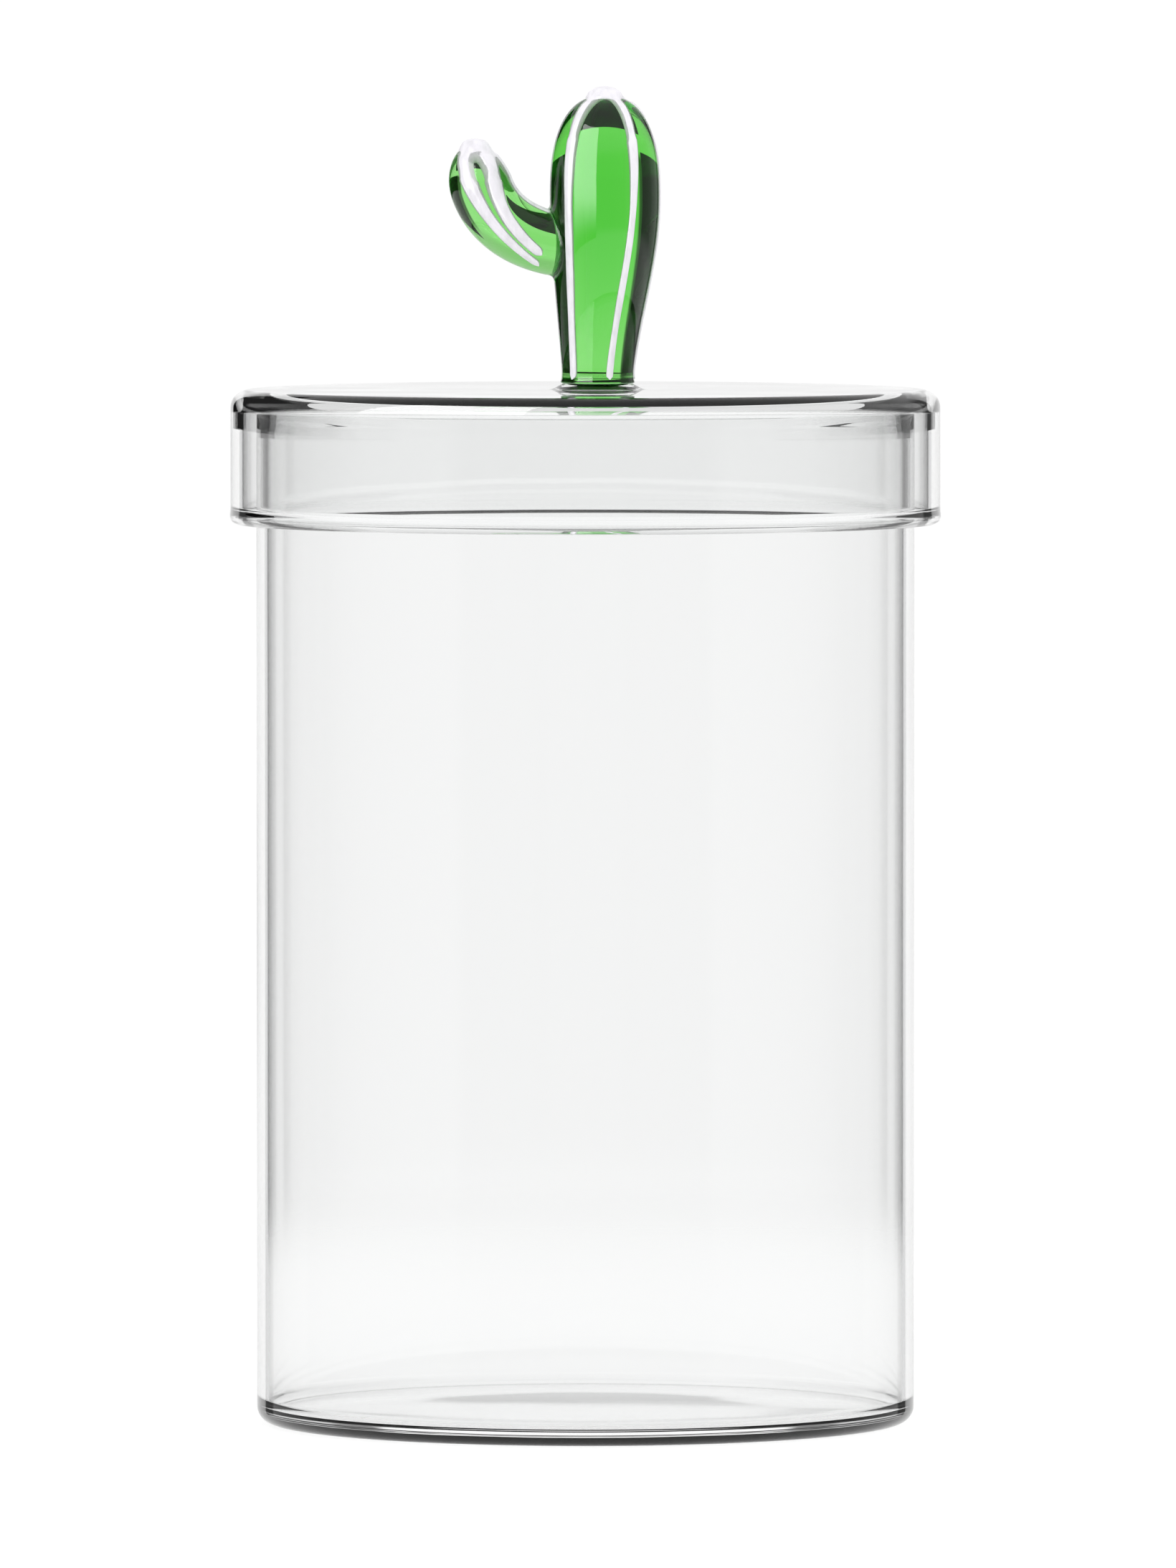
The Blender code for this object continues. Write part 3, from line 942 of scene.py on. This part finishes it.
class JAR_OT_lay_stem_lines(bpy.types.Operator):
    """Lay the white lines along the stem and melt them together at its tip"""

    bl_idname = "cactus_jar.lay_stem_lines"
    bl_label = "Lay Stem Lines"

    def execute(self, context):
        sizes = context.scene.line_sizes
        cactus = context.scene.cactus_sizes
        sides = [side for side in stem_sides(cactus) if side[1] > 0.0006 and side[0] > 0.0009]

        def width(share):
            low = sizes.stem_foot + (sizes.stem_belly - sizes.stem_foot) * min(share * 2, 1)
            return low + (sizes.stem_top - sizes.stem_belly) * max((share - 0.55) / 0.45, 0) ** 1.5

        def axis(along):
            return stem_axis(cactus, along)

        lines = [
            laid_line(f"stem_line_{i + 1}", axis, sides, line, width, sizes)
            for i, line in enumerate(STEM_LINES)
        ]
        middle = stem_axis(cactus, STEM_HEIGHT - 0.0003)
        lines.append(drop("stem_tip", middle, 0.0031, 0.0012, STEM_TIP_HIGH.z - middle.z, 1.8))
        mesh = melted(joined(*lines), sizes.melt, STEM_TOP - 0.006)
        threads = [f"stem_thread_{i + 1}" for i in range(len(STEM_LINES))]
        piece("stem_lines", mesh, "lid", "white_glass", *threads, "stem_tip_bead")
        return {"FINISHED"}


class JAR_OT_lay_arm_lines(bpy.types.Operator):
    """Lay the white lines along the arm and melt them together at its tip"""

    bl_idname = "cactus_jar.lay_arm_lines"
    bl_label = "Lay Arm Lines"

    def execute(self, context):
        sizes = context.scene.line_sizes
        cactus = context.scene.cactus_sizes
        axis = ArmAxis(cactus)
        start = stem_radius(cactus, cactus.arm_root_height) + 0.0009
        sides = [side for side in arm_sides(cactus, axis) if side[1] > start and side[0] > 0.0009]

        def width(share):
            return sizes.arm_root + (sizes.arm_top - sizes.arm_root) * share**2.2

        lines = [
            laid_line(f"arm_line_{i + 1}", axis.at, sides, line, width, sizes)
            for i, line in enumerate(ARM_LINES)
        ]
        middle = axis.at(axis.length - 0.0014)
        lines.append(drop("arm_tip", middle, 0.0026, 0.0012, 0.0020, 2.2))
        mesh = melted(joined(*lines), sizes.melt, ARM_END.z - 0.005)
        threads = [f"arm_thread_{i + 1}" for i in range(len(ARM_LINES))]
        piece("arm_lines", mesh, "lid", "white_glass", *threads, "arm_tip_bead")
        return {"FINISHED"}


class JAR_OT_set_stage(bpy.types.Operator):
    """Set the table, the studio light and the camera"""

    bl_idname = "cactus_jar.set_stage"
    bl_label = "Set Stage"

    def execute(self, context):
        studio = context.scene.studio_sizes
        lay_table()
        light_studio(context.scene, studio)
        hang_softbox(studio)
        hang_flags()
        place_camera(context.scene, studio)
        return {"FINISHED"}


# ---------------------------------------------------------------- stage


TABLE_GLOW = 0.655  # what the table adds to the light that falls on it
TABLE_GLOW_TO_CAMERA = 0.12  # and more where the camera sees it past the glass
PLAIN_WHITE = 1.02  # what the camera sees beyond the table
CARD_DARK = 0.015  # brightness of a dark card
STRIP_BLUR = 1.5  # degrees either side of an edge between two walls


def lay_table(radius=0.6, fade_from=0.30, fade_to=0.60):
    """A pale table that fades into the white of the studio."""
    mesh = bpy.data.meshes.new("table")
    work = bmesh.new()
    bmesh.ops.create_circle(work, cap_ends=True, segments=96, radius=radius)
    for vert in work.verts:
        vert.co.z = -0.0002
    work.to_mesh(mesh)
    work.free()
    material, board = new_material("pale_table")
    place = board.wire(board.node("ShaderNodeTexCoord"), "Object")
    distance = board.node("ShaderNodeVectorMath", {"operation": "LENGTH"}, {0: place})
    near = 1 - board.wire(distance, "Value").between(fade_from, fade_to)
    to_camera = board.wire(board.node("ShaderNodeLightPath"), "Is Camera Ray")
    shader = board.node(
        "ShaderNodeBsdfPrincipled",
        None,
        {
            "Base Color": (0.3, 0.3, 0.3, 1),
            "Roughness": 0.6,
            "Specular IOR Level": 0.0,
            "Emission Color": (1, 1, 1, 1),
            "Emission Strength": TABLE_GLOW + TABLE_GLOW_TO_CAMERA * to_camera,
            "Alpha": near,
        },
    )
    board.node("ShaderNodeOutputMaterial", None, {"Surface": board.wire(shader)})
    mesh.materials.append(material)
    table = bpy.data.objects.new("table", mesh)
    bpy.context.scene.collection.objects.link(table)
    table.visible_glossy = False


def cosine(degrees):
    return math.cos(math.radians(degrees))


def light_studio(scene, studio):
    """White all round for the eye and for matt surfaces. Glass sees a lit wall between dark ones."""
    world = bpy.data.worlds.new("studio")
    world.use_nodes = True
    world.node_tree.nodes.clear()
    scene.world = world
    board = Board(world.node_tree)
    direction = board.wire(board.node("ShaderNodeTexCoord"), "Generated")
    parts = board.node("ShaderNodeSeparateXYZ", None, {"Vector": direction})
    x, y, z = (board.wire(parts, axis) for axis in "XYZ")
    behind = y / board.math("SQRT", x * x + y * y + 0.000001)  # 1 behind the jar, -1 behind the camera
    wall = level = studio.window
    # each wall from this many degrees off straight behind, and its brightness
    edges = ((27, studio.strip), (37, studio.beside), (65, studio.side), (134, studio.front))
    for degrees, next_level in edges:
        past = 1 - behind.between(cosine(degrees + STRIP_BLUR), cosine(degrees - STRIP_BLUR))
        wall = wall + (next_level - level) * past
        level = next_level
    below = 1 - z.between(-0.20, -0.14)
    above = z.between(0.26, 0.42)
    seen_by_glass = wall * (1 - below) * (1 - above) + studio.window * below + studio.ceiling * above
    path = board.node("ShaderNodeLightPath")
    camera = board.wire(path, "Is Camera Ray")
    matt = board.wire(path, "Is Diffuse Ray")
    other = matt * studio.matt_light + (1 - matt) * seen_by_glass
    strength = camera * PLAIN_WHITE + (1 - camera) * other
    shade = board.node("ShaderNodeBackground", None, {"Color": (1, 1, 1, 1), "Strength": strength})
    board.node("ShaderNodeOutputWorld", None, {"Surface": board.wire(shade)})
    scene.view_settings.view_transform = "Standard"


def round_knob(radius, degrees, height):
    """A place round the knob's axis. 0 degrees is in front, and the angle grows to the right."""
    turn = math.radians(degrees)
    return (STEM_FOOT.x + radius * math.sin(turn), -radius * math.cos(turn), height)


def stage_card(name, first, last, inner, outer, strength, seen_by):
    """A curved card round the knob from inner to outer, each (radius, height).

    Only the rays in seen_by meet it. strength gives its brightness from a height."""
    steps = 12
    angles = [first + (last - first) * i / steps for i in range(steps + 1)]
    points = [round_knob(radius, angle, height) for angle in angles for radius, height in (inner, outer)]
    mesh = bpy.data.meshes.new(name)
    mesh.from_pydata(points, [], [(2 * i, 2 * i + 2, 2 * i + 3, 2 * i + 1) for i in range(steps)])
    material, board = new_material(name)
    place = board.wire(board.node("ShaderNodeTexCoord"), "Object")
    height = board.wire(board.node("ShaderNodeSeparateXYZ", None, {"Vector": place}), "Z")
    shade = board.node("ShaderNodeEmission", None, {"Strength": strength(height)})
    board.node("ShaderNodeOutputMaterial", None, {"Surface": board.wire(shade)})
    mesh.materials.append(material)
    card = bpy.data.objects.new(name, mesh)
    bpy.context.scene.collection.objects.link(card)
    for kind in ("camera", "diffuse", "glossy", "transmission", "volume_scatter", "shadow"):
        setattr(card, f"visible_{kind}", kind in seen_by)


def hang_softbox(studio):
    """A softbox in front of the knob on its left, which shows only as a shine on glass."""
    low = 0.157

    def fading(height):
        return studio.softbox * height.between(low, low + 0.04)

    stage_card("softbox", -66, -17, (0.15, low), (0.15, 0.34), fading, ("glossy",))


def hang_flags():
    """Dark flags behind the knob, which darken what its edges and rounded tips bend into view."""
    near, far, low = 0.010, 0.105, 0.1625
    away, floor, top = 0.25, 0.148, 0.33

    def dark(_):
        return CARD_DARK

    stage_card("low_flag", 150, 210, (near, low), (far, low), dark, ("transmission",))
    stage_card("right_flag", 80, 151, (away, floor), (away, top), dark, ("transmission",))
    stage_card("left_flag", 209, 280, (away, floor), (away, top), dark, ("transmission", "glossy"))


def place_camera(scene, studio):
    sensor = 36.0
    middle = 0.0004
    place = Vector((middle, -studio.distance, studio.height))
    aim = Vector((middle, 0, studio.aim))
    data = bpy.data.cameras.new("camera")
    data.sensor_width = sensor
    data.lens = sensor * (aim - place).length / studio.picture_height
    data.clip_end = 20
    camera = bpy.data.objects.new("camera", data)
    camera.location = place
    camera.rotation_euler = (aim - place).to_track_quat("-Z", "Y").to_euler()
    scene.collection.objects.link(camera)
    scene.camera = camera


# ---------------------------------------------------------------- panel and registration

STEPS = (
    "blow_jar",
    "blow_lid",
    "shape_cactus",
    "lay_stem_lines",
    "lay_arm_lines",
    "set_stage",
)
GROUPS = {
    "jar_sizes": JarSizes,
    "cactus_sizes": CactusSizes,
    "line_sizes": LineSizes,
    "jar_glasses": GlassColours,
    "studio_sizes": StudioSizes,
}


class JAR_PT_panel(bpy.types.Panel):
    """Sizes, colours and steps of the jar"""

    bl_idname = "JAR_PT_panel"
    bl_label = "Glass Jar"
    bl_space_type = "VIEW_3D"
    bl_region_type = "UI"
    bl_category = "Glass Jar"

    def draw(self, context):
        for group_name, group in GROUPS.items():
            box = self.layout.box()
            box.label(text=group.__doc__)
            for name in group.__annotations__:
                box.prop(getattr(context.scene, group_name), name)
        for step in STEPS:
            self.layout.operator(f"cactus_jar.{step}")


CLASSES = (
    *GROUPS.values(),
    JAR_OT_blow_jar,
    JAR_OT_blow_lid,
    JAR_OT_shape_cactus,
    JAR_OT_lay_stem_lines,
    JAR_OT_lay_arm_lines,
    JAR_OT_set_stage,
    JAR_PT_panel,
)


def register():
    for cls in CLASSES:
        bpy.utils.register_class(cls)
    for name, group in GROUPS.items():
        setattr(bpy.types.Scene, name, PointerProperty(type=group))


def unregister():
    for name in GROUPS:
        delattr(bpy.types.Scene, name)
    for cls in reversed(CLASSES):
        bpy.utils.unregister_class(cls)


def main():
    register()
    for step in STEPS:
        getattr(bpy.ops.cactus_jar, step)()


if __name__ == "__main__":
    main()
::::::::::
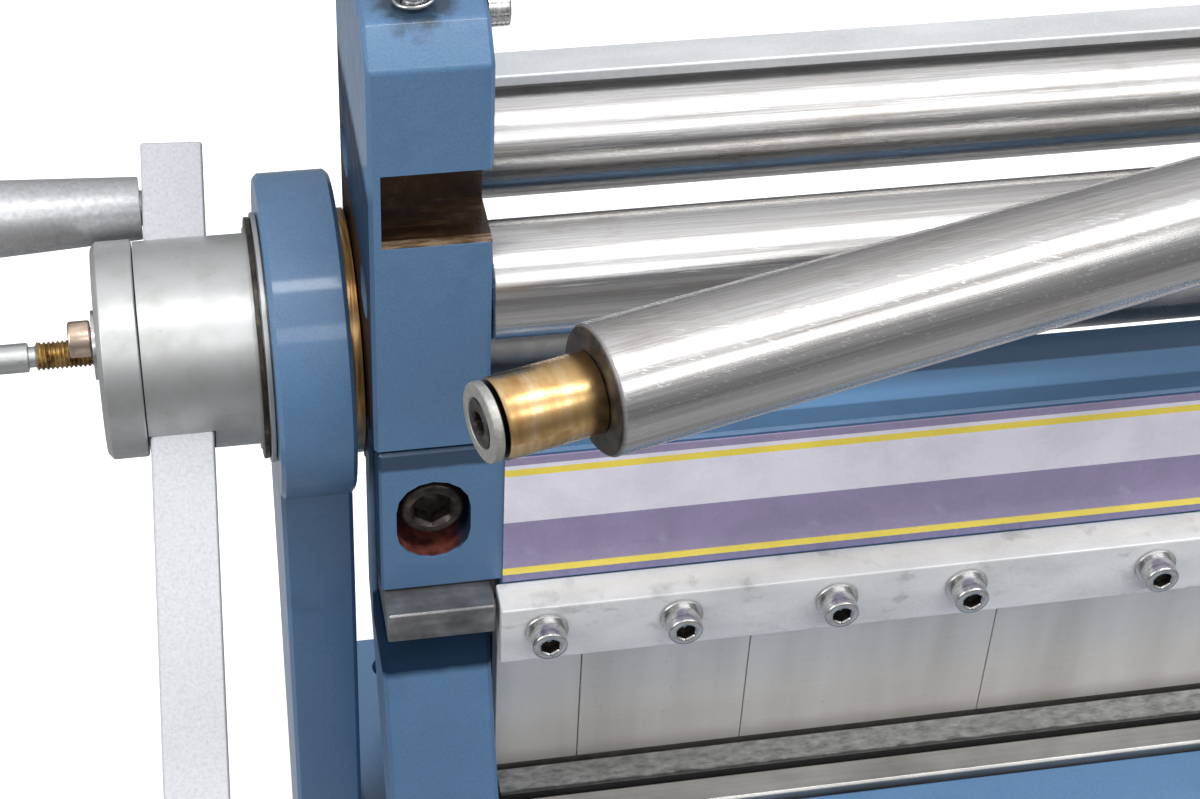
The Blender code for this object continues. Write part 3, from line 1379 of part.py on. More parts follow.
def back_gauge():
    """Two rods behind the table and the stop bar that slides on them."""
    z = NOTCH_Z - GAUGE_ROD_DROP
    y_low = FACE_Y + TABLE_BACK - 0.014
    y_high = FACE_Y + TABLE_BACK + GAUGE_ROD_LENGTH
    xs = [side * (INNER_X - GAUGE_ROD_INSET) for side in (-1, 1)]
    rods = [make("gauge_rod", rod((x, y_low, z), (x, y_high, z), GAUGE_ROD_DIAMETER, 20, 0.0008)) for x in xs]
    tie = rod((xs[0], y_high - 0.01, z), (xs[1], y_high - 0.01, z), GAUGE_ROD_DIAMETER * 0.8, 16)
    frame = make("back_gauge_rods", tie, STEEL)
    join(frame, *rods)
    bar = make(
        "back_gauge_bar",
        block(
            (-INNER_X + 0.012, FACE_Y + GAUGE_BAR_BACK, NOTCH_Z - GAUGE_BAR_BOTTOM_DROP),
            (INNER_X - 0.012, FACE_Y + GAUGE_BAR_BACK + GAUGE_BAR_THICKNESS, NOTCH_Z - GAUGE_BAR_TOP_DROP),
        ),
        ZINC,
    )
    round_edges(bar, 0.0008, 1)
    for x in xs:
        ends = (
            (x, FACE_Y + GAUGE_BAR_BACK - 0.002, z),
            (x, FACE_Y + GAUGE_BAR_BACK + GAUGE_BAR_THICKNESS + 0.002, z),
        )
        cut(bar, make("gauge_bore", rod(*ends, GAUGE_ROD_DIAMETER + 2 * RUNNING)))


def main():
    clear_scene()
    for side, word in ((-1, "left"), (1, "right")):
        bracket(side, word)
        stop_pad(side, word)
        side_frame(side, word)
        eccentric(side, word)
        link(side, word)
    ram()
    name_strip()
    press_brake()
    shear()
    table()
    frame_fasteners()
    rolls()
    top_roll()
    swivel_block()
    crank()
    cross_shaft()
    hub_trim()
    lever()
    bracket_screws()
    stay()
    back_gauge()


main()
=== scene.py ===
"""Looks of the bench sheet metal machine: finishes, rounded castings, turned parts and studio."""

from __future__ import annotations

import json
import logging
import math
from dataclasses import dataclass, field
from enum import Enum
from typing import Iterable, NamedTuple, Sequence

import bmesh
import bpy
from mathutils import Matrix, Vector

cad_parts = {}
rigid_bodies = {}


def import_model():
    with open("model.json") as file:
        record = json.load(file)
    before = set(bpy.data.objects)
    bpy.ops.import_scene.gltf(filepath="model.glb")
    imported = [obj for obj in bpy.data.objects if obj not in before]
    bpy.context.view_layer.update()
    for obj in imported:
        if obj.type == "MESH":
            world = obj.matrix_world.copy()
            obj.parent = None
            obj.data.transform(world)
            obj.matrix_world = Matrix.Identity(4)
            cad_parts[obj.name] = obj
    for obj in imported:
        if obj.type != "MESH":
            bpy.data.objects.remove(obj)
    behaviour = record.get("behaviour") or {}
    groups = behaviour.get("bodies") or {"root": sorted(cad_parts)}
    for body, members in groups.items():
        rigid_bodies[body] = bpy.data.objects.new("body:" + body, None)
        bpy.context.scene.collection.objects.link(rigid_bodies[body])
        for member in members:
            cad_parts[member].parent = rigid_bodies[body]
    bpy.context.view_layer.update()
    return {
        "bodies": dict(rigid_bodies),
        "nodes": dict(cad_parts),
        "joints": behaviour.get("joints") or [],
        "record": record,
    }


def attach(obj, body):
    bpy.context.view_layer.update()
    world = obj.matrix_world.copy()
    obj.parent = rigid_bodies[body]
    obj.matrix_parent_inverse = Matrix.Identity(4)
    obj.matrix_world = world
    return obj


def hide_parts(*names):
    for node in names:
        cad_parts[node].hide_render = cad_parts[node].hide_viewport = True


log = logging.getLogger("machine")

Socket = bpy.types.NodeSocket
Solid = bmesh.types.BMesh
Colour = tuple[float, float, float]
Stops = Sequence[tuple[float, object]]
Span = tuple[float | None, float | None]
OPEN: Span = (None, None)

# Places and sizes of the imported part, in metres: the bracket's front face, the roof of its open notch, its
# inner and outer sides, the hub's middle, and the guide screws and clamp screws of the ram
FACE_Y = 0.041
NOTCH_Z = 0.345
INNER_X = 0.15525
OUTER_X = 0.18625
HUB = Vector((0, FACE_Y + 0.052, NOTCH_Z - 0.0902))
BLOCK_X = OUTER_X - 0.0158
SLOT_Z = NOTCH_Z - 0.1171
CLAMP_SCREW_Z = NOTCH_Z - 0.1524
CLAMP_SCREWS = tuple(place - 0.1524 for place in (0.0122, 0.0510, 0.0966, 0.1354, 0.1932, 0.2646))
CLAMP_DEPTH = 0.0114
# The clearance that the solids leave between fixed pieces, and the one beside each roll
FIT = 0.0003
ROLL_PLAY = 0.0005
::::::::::
* [Exercise brief]: Output exactly the lines of the material above from the one containing "stop_pad(side, word)" up to and including the one containing "obj.matrix_parent_inverse = Matrix.Identity(4)".

* [Answer to the task]:
        stop_pad(side, word)
        side_frame(side, word)
        eccentric(side, word)
        link(side, word)
    ram()
    name_strip()
    press_brake()
    shear()
    table()
    frame_fasteners()
    rolls()
    top_roll()
    swivel_block()
    crank()
    cross_shaft()
    hub_trim()
    lever()
    bracket_screws()
    stay()
    back_gauge()


main()
=== scene.py ===
"""Looks of the bench sheet metal machine: finishes, rounded castings, turned parts and studio."""

from __future__ import annotations

import json
import logging
import math
from dataclasses import dataclass, field
from enum import Enum
from typing import Iterable, NamedTuple, Sequence

import bmesh
import bpy
from mathutils import Matrix, Vector

cad_parts = {}
rigid_bodies = {}


def import_model():
    with open("model.json") as file:
        record = json.load(file)
    before = set(bpy.data.objects)
    bpy.ops.import_scene.gltf(filepath="model.glb")
    imported = [obj for obj in bpy.data.objects if obj not in before]
    bpy.context.view_layer.update()
    for obj in imported:
        if obj.type == "MESH":
            world = obj.matrix_world.copy()
            obj.parent = None
            obj.data.transform(world)
            obj.matrix_world = Matrix.Identity(4)
            cad_parts[obj.name] = obj
    for obj in imported:
        if obj.type != "MESH":
            bpy.data.objects.remove(obj)
    behaviour = record.get("behaviour") or {}
    groups = behaviour.get("bodies") or {"root": sorted(cad_parts)}
    for body, members in groups.items():
        rigid_bodies[body] = bpy.data.objects.new("body:" + body, None)
        bpy.context.scene.collection.objects.link(rigid_bodies[body])
        for member in members:
            cad_parts[member].parent = rigid_bodies[body]
    bpy.context.view_layer.update()
    return {
        "bodies": dict(rigid_bodies),
        "nodes": dict(cad_parts),
        "joints": behaviour.get("joints") or [],
        "record": record,
    }


def attach(obj, body):
    bpy.context.view_layer.update()
    world = obj.matrix_world.copy()
    obj.parent = rigid_bodies[body]
    obj.matrix_parent_inverse = Matrix.Identity(4)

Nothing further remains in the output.